Alfred, as a warrior king with an urgent objective, fought nine battles against the Danes in the first year of his reign and won himself a breathing space.  He did not, however, reorganise the defense of Wessex with conspicuous brilliance.  Though a mature 22 years of age and a hardened commander , he was a late developer intellectually and a most tortured man psychologically.  He was troubled by what are nowadays interpreted as psychosomatic illnesses - afflictions reflecting mental unease - and on his wedding day he became mysteriously and incapably sick, a circumstance which modern psychiatrists inevitably seize with glee.  Alfred is one of the most fascinating characters in history and a dramatist of perception could do him the justice of resurrection in the same sense that we now know Sir Thomas More, as "a man for all seasons'.

A quick impression presents Alfred as a combination of the pious imperial dreamer with the shrewd. long term strategy, defensive general.  A deeper analysis suggests a man intolerably teased by ambition and humility, with many of his actions being little more than compulsive reactions to the desperate pressure of events.  Yet he was also a man able to give practical shape to a serene vision of a new land, advancing under thoughtful laws, adequate security, and a new concept of philosophy and education and culture to meet and appreciate a wider world.
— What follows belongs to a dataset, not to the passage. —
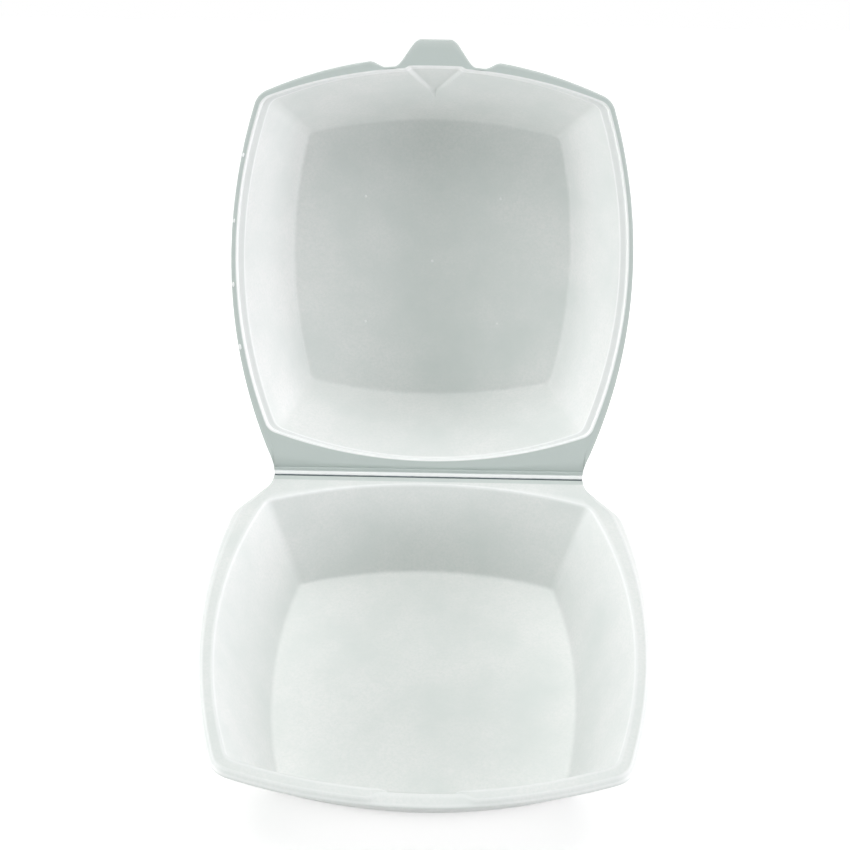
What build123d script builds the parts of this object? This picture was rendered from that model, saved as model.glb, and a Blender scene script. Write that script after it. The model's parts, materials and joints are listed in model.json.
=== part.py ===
from build123d import *
import math
import os

# A hinged foam clamshell: one sheet of foam formed into a base tray and a lid that
# fold about a crease. The sheet is cut here at the crease only, because the lid turns.
# Both trays are drawn lying open and flat: the crease along X through the origin, the
# rim plane at Z = 0, the tray running towards -Y and its hollow going down. The base is
# then lifted on to Z = 0 and the lid is swung about the crease to where it stands open.

# ---- the whole container -------------------------------------------------------------
lid_open_angle = 108.0          # between base and lid as they stand
hinge_width = 104.0             # length of the crease
hinge_gap = 0.3                 # between the two halves along the crease
hinge_web = 0.8                 # thickness that the crease is crushed to
crease_run = 1.6                # width of the crushed slope beside the crease, each side
seal_gap = 0.3                  # between the two rims when the lid is shut

# ---- the opening that both trays share -------------------------------------------------
opening_centre = 69.5           # from the crease to the middle of the opening
opening_half_width = 62.8       # to the middle of a bowed side
opening_half_length = 64.4      # to the middle of the bowed front and back
opening_bow_side = 9.4          # how far a side's middle stands out from its ends
opening_bow_end = 10.1
opening_corner_x = opening_half_width - opening_bow_side   # where two bowed sides would meet
opening_corner_y = opening_half_length - opening_bow_end
opening_corner_radius = 5.0

# ---- base tray -------------------------------------------------------------------------
base_wall = 2.4
base_depth = 31.4               # rim to the inside of the floor
base_floor_centre = opening_centre - 6.1
base_floor_half_width = 47.7
base_floor_half_length = 48.9
base_floor_corner_x = base_floor_half_width - 5.0
base_floor_corner_y = base_floor_half_length - 7.5
base_floor_radius = 1.5         # bend between wall and floor, inside
base_foot_radius = 2.0          # the same bend outside
base_land = 3.3                 # flat top of the rim
base_lip_run = 1.5              # how far the rim's outer edge slopes outwards
base_lip_drop = 1.5             # and down
base_rim_height = 2.2
base_corner_reach = 4.0         # how far the rim's front corners stand off the opening's
base_neck = 4.0                 # straight stretch of rim beside the crease
base_shoulder_x = opening_half_width + 0.6   # where the rim widens behind the back corners
base_shoulder_y = 19.0
shoulder_radius = 12.0
neck_radius = 8.0
base_line_y = 4.3               # pressed line beside the crease

# ---- lid -------------------------------------------------------------------------------
lid_wall = 2.1
lid_depth = 31.2                # rim to the inside of the deck
lid_deck_centre = opening_centre - 3.4
lid_deck_half_width = 47.2
lid_deck_half_length = 48.0
lid_deck_corner_x = lid_deck_half_width - 5.4
lid_deck_corner_y = lid_deck_half_length - 5.1
lid_deck_radius = 1.2
lid_top_radius = 3.0
lid_flange_side = 1.9           # flange beyond the opening at the sides
lid_flange_front = 3.5          # and at the front
lid_front_corner_x = opening_corner_x + 1.7
lid_front_corner_y = opening_centre + opening_corner_y + 1.4
lid_neck = 3.6                  # straight stretch of flange beside the crease
lid_neck_flare = 0.4            # how much wider the flange is at its end
step_margin = 0.7               # how far the block round the ledge stands off the opening
ledge_drop = 1.2                # narrow step just inside the rim
ledge_side = 2.3                # its width at the sides
ledge_end = 0.5                 # its width at the front and back
lid_line_y = 1.8                # pressed line beside the crease

# ---- tab, thumb notches and the catch under the tab --------------------------------------
tab_reach = 5.3                 # beyond the flange's front edge
tab_half_root = 10.8
tab_half_top = 6.2
tab_top_radius = 3.0
notch_half_width = 4.4          # shallow dip in the flange on each side of the tab
notch_depth = 3.0
notch_radius = 3.0
catch_half_width = 9.8          # three-sided pocket in the lid's front wall
catch_height = 20.5
catch_depth = 1.5
catch_shift = 0.4               # how far the base's recess is wider than the pocket
recess_run = 1.3                # the base's rim steps out here by this much
recess_drop = 5.0
saddle_half_width = 14.0        # the rim's outer slope is steeper behind the tab
saddle_run = 1.6

# ---- small marks -------------------------------------------------------------------------
line_half_width = 0.5           # pressed lines beside the crease
line_depth = 0.4
vent_radius = 0.6               # raised vent marks on the deck
vent_height = 0.25
vent_spacing_x = 45.6
vent_spacing_y = 43.6

base_corner_radius = 9.5        # outer corners of the two rims at the front
lid_corner_radius = 4.0


def bowed_outline(half_width, half_length, corner_x, corner_y, centre, radius):
    """A square whose four sides bow outwards, with rounded corners."""
    ends = [(corner_x, corner_y), (-corner_x, corner_y), (-corner_x, -corner_y), (corner_x, -corner_y)]
    middles = [(0, half_length), (-half_width, 0), (0, -half_length), (half_width, 0)]
    sides = [ThreePointArc(ends[i], middles[i], ends[(i + 1) % 4]) for i in range(4)]
    face = make_face(Wire(sides))
    return Pos(0, -centre) * fillet(face.vertices(), radius)


def grown(sizes, amount):
    """The sizes of a bowed outline moved outwards by an amount."""
    half_width, half_length, corner_x, corner_y, centre, radius = sizes
    return (half_width + amount, half_length + amount, corner_x + amount, corner_y + amount,
            centre, radius + amount)


def draught(top_sizes, top_z, bottom_sizes, bottom_z):
    """A solid that tapers from one bowed outline to another below it."""
    top = Pos(0, 0, top_z) * bowed_outline(*top_sizes)
    bottom = Pos(0, 0, bottom_z) * bowed_outline(*bottom_sizes)
    return loft([top.face(), bottom.face()], ruled=True)


def edges_at(solid, z, tolerance=0.01):
    """The edges that lie in the level plane at a height."""
    return solid.edges().filter_by_position(Axis.Z, z - tolerance, z + tolerance)


def rim_plate(outline, thickness):
    """An outline given a thickness downwards, with its top half a seal gap below Z = 0."""
    return Pos(0, 0, -seal_gap / 2) * extrude(outline, -thickness)


def ridge_cut(y, half_width, depth):
    """A long three-sided bar that presses a line into a rim, parallel to the crease."""
    section = Plane.YZ * Pos(y, -seal_gap / 2) * make_face(
        Polyline((-half_width, 0), (half_width, 0), (0, -depth), close=True))
    return extrude(section, hinge_width / 2, both=True)


def crease_cut(thickness):
    """What is crushed away from a rim's underside beside the crease."""
    low = -seal_gap / 2 - thickness
    section = Plane.YZ * make_face(
        Polyline((0, -seal_gap / 2 - hinge_web), (-crease_run, low), (0, low), close=True))
    return extrude(section, hinge_width, both=True)


def gap_cut():
    """A block that keeps each half of the sheet clear of the crease line."""
    return Pos(0, hinge_gap / 2) * Box(2 * hinge_width, 2 * hinge_gap, hinge_width)


opening = (opening_half_width, opening_half_length, opening_corner_x, opening_corner_y,
           opening_centre, opening_corner_radius)
front_of_opening = opening_centre + opening_half_length


# ---- base tray -----------------------------------------------------------------------------
def base_rim_outline():
    """The base rim's outer edge: neck, shoulder and bowed sides and front."""
    rim = base_land + base_lip_run
    half = hinge_width / 2
    corner = (opening_corner_x + base_corner_reach,
              -(opening_centre + opening_corner_y + base_corner_reach))
    shoulder = (base_shoulder_x, -base_shoulder_y)
    side_middle = (opening_half_width + rim, -opening_centre)
    front_middle = (0, -(front_of_opening + rim))
    right = [Line((half, 0), (half, -base_neck)), Line((half, -base_neck), shoulder),
             ThreePointArc(shoulder, side_middle, corner)]
    left = [mirror(edge, about=Plane.YZ) for edge in right]
    front = ThreePointArc(corner, front_middle, (-corner[0], corner[1]))
    face = make_face(right + left + [front, Line((half, 0), (-half, 0))])
    corners = face.vertices().sort_by(Axis.Y)
    face = fillet(corners[:2], base_corner_radius)
    shoulders = face.vertices().filter_by_position(Axis.Y, -base_shoulder_y - 0.1, -base_shoulder_y + 0.1)
    face = fillet(shoulders, shoulder_radius)
    necks = face.vertices().filter_by_position(Axis.Y, -base_neck - 0.1, -base_neck + 0.1)
    return fillet(necks, neck_radius)


def base_front_recess():
    """The pocket in the front rim that the lid's catch presses into."""
    reach = front_of_opening + recess_run
    floor_edge = base_floor_centre + base_floor_half_length
    wall_lean = (front_of_opening - floor_edge) / base_depth
    foot = front_of_opening - recess_drop * wall_lean
    section = Plane.YZ * make_face(Polyline(
        (-floor_edge, 0), (-reach, 0), (-reach, -seal_gap / 2), (-foot, -recess_drop), close=True))
    return extrude(section, catch_half_width + catch_shift, both=True)


def base_front_saddle():
    """What the steeper outer slope behind the tab takes off the rim."""
    land_edge = front_of_opening + base_land
    outer = land_edge + base_lip_run
    section = Plane.YZ * make_face(Polyline(
        (-(land_edge - saddle_run), -seal_gap / 2), (-outer - 1, -seal_gap / 2),
        (-outer - 1, -seal_gap / 2 - base_lip_drop), (-outer, -seal_gap / 2 - base_lip_drop),
        close=True))
    return extrude(section, saddle_half_width, both=True)


def make_base():
    """The base tray, lying as it stands with its rim plane at Z = 0."""
    floor = (base_floor_half_width, base_floor_half_length, base_floor_corner_x,
             base_floor_corner_y, base_floor_centre, opening_corner_radius)
    underside = -(base_depth + base_wall)
    outer = draught(grown(opening, base_wall), -seal_gap / 2, grown(floor, base_wall), underside)
    outer = fillet(edges_at(outer, underside), base_foot_radius)
    rim = rim_plate(base_rim_outline(), base_rim_height)
    top_edges = [edge for edge in edges_at(rim, -seal_gap / 2) if abs(edge.center().Y) > hinge_gap]
    rim = chamfer(top_edges, base_lip_drop, base_lip_run)
    inner = draught(opening, 0, floor, -base_depth)
    inner = fillet(edges_at(inner, -base_depth), base_floor_radius)
    tray = rim + outer - inner
    tray -= base_front_recess()
    tray -= base_front_saddle()
    tray -= ridge_cut(-base_line_y, line_half_width, line_depth)
    tray -= crease_cut(base_rim_height)
    return tray - gap_cut()


# ---- lid -------------------------------------------------------------------------------------
def lid_outline():
    """The lid flange's outer edge, with the tab and the two dips beside it."""
    half = hinge_width / 2
    front = front_of_opening + lid_flange_front
    corner = (lid_front_corner_x, -lid_front_corner_y)
    neck = (half + lid_neck_flare, -lid_neck)
    right = [Line((half, 0), neck),
             ThreePointArc(neck, (opening_half_width + lid_flange_side, -opening_centre), corner)]
    left = [mirror(edge, about=Plane.YZ) for edge in right]
    bow = ThreePointArc(corner, (0, -front), (-corner[0], corner[1]))
    face = make_face(right + left + [bow, Line((half, 0), (-half, 0))])
    face = fillet(face.vertices().sort_by(Axis.Y)[:2], lid_corner_radius)
    notch_x = tab_half_root + notch_half_width
    for sign in (1, -1):
        notch = make_face(Polyline((sign * (notch_x - notch_half_width), -front - 1),
                                   (sign * notch_x, -front + notch_depth),
                                   (sign * (notch_x + notch_half_width), -front - 1), close=True))
        tip = notch.vertices().sort_by(Axis.Y)[-1]
        face -= fillet(tip, notch_radius)
    root = -front + notch_depth
    tab = make_face(Polyline((-tab_half_root, root), (-tab_half_top, -front - tab_reach),
                             (tab_half_top, -front - tab_reach), (tab_half_root, root), close=True))
    face += fillet(tab.vertices().sort_by(Axis.Y)[:2], tab_top_radius)
    return face


def catch_prism(height, half_width, start, end):
    """A three-sided prism square to the lid's front wall, between two depths in it."""
    run = front_of_opening - ledge_end - (lid_deck_centre + lid_deck_half_length)
    slope = math.atan2(lid_depth - ledge_drop, run)
    wall_plane = Plane(origin=(0, -front_of_opening, 0), x_dir=(1, 0, 0),
                       z_dir=(0, -math.sin(slope), -math.cos(slope)))
    triangle = make_face(Polyline((-half_width, 0), (half_width, 0), (0, -height), close=True))
    return extrude(wall_plane.offset(start) * triangle, end - start)


def make_lid():
    """The lid, lying open and flat with its rim plane at Z = 0."""
    deck = (lid_deck_half_width, lid_deck_half_length, lid_deck_corner_x, lid_deck_corner_y,
            lid_deck_centre, opening_corner_radius)
    ledge = (opening_half_width - ledge_side, opening_half_length - ledge_end,
             opening_corner_x - ledge_side, opening_corner_y - ledge_end,
             opening_centre, opening_corner_radius)
    top = -(lid_depth + lid_wall)
    outer = draught(grown(ledge, lid_wall), -ledge_drop, grown(deck, lid_wall), top)
    outer = fillet(edges_at(outer, top), lid_top_radius)
    flange = rim_plate(lid_outline(), lid_wall)
    step = Pos(0, 0, -seal_gap / 2) * extrude(bowed_outline(*grown(opening, step_margin)),
                                              -(ledge_drop + lid_wall))
    step -= Pos(0, hinge_width / 2) * Box(2 * hinge_width, hinge_width, hinge_width)
    shell = flange + step + outer
    shell += catch_prism(catch_height, catch_half_width, 0, lid_wall + catch_depth)
    inner = draught(ledge, -ledge_drop, deck, -lid_depth)
    inner = fillet(edges_at(inner, -lid_depth), lid_deck_radius)
    shell -= inner
    shell -= extrude(bowed_outline(*opening), -ledge_drop)
    shell -= catch_prism(catch_height, catch_half_width, -lid_wall, catch_depth)
    spots = [(0, 0)] + [(i * vent_spacing_x / 2, j * vent_spacing_y / 2) for i in (-1, 1) for j in (-1, 1)]
    for x, y in spots:
        shell += Pos(x, y - lid_deck_centre, -lid_depth) * Cylinder(vent_radius, 2 * vent_height)
    shell -= ridge_cut(-lid_line_y, line_half_width, line_depth)
    shell -= crease_cut(lid_wall)
    return shell - gap_cut()


# ---- standing pose ------------------------------------------------------------------------
# The origin is the middle of the base's underside, and the front of the base faces -Y.
rim_height = base_depth + base_wall
to_place = Pos(0, base_floor_centre, rim_height)
base_tray = to_place * make_base()
lid = to_place * Rot(X=180 - lid_open_angle) * Rot(Z=180) * make_lid()

os.makedirs("parts", exist_ok=True)
for name, solid in (("base_tray", base_tray), ("lid", lid)):
    export_step(solid, f"parts/{name}.step")
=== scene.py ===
"""Looks of a hinged foam clamshell container, standing open on a pale floor.

One sheet of white polystyrene foam is pressed into a base tray and a lid that fold
about a crushed crease. Each tray is drawn lying open and flat: the crease along X
through the origin, the rim plane at Z = 0, the tray running towards -Y and its hollow
going down. All sizes are millimetres until a mesh is placed in the frame.
"""

from __future__ import annotations

import json
import logging
import math
from dataclasses import dataclass, field, replace
from enum import Enum
from typing import Sequence

import bmesh
import bpy
import numpy as np
from mathutils import Matrix, Vector

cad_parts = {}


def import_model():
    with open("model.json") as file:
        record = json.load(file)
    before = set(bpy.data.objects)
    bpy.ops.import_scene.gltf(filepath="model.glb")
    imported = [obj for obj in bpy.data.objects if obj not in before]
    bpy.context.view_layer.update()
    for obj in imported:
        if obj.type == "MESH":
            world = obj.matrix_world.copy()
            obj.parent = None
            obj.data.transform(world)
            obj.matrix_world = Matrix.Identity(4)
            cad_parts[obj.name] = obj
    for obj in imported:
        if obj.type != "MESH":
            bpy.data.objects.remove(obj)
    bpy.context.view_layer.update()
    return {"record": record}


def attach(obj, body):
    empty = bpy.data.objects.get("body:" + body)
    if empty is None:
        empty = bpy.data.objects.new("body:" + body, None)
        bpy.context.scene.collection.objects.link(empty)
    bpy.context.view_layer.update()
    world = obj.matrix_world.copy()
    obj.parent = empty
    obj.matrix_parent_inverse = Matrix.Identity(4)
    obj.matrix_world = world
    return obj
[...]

Alfred dissolved the insularity of Saxon England in a secular and cultural sense which was far more influential than the formal concept of the universality of the Christian Church.  Two youthful sojourns in Rome, where the Pope robed the boy as a consul and sponsored him as a future leader, and a further stay at the court of the King of the Franks, gave him a lasting vision of the spaciousness of the world and the richness of life that arose from contact with it.  Yet he was always afflicted by a self-doubt that physically incapacitated him at many crises, and by self-depreciation based on the fact that, like every king's son of his time, was was illiterate - until he conquered this disadvantage towards the end of his life.
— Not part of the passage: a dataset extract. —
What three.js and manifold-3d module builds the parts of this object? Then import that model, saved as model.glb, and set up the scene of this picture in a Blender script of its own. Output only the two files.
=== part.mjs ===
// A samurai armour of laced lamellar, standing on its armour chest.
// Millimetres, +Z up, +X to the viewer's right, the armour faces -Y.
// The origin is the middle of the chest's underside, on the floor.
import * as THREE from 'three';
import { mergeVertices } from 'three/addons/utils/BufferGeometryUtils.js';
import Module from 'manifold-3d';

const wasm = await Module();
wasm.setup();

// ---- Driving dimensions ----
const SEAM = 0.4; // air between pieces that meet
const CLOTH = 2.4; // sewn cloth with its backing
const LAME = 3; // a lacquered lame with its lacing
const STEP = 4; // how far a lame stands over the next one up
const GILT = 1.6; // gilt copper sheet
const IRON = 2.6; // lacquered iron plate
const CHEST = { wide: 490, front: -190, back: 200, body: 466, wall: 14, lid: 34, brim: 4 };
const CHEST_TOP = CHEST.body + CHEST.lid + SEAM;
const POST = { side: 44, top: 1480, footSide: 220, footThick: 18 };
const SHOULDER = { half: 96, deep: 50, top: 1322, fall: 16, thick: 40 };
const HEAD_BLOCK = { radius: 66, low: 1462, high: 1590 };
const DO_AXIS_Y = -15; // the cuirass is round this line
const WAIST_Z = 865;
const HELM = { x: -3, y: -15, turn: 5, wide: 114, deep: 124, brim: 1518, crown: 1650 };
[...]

For the first seven years of his reign Alfred continued his undistinguished skirmishing with the Danes to try to hold his territory as he had established during his initial year of vigorous campaigning.  In January 878 the Danes made an unconventional winter blitzkreig, and Wessex was completely over-run.  Over the next four months Alfred deployed his underground resistance from his base in the Somerset marches, and by superb organisation welded the men of Somerset. Wiltshire and Hampshire into an army which decisively defeated the Danes in the pitched battle at Edington, Wiltshire.

With impressive statesmanship he consolidated this victory.  He insisted that the defeated King Guthrum of the Danes should receive baptism into Christianity - probably with less consideration for the welfare of Guthrum's soul than for the well-being of the inhabitants of Danish-occupied Mercia and Northumbria who would undergo less harassment in their nature culture if Christianity was a recognised religion.  He then drastically conscripted the manpower of Wessex, so that it was efficiently organised as a defense arm and an agricultural workforce, the men taking turns at these complementary duties.  He built a chain of fortified towns which would remain as urban strongholds in future invasions, so that Wessex could never be entirely blotted out as it had been in 878,  also he built a navy as a new reserve against the sea-power of the Danes.
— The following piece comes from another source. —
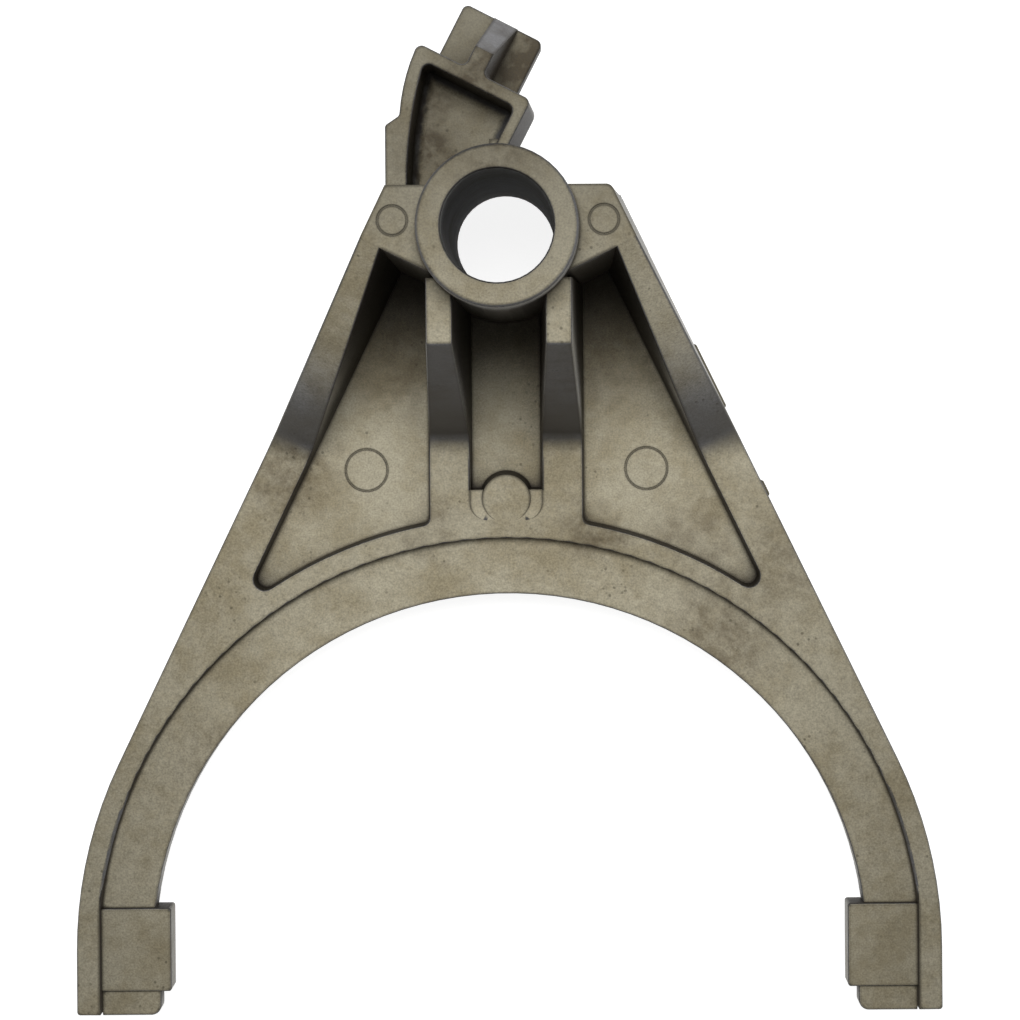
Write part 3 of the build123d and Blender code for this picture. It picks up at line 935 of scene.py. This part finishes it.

In the uneasy, but generally effective, conditions of peace which followed these imaginative defense measures, Alfred established a much needed judicial system by introducing a new code of laws  painstakingly worked out from the best contemporary foreign practice.  Then, having learned to read at the age of 38, and having much that he wanted to say to his people in the old English language, Alfred began a cult of broad education which aimed at giving the English a soul, and a sense of corporate history.  This resulted in shaping for them an identity which has its hold today.  His reign was an example of how a sense of vision could be used by a monarch

Please excuse any typing errors I may have made.  I have to wear one pair of specs to read from the book and a second pair to read what I've typed on here.


  1. Hari OM
    Heheheh - I have a similar problem Mimsie! Thanks for making the efforts with this series; always good to review history (and our memory of it!) YAM xx

    1. I just realised I got my lesson numbers mixed up. lol
      I am not actually reviewing history as most of the earlier monarchs are new to me. I feel we did a lot of French history at school but no idea why that would be. xx

  2. I am running into the same thing, having to make the words in my iPad bigger. Hanging on until the next eye doctor visit...and then...reading glasses? Reading contacts? Not sure. Not looking forward to it. I think it sounds very dizzy.

    I like hearing about the Kings here. Amazing how an entire life can be simply stated like that. I hope when my life story is told people add in spaceships, aliens, and superpowers.

    1. I have 3 pairs of for every day use, one for reading and one for when I am using my computer. It is awkward propping up a large book close enough to read it while typing at the same time.
      My life story is so mundane and dull I am not sure many would be interested although I am leaving notes about it just in case.
      My mum published her life story in a book which I published here chapter by chapter but then she had a most fascinating life so well worth her writing about it.

  3. So it was Alfred the Great who was responsible for widespread education. a classic example of 'don't let others suffer as I have suffered' (illiteracy)
    I'm wondering though about the proliferation of 'E' names. How and why? Was the 'E' to show respect for England? Or is there some other reason?

    1. I feel this king truly was great in many ways.
      Nealy all the "E" names of the early kings were spelt with AE dipthong but area also shown beginning with the simple "E". As I can't type AE dipthong here I also use the simple "E".

  4. .. I'm enjoying the history of these early Kings and their battles... Thanks Mimsie xxxx
    ... Barb xxx

    1. Happy to be playing history teacher Barbara. I am also learning about our early monarchs some of whom I find are extremely interesting, and so young. xx

  5. Replies
    1. So glad you did....going to be lots of monarchs on here each Thursday.

  6. He sure did pack a lot of experiences into his relatively short lifetime! Good post!

    1. A very busy and a good man as well. One of the best in my mind.